C’est pourtant une voiture de gendarmerie enlisée dans le sable qui a fait les gros titres des médias. Un petit groupe de manifestant.e.s en a profité pour voler des équipements dans le véhicule (casques, bouclier, jambières), menant à une perquisition le dimanche 13 octobre.
« Ces jeunes vont connaître les océans qui meurent, les forêts qui disparaissent, l’air suffocant sous le béton… C’est tout à fait normal qu’ils soient plus pressés et plus actifs que nous, leur soi-disant radicalité est à bien des égards légitime. Le truc de la camionnette, c’est rien. » analyse Victor Pachon pour La Relève et La Peste « Est-ce qu’ils vont faire des erreurs ? Bien sûr, on en fait tous. Mais j’ai vu entre eux beaucoup d’ingéniosité, de tolérance, de courage qui me donne espoir pour la suite. »
Les travaux du GPSO ont pour l’instant commencé sur l’entrée et la sortie de Bordeaux.
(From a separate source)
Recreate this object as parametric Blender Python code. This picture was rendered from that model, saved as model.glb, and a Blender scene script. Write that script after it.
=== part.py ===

Du côté de Toulouse, des écureuils (ces militants qui occupent le haut des cimes) se sont déjà perchés dans des arbres. Plusieurs recours en justice ont également été déposés.
Si l’occupation terrain est devenue si importante dans les luttes autour des projets d’aménagement du territoire, c’est que la justice est souvent trop lente par rapport aux travaux. Le contournement autoroutier de Strasbourg est un cas d’école sur le sujet. Alors qu’il avait déjà été construit, un jugement est venu donner raison aux écologistes sur cinq des six recours.
En Gironde, les opposants au projet sont bien décidés à continuer les actions, et surveiller l’avancée des travaux du haut de leur vigie. Une nouvelle mobilisation devrait avoir lieu au printemps prochain.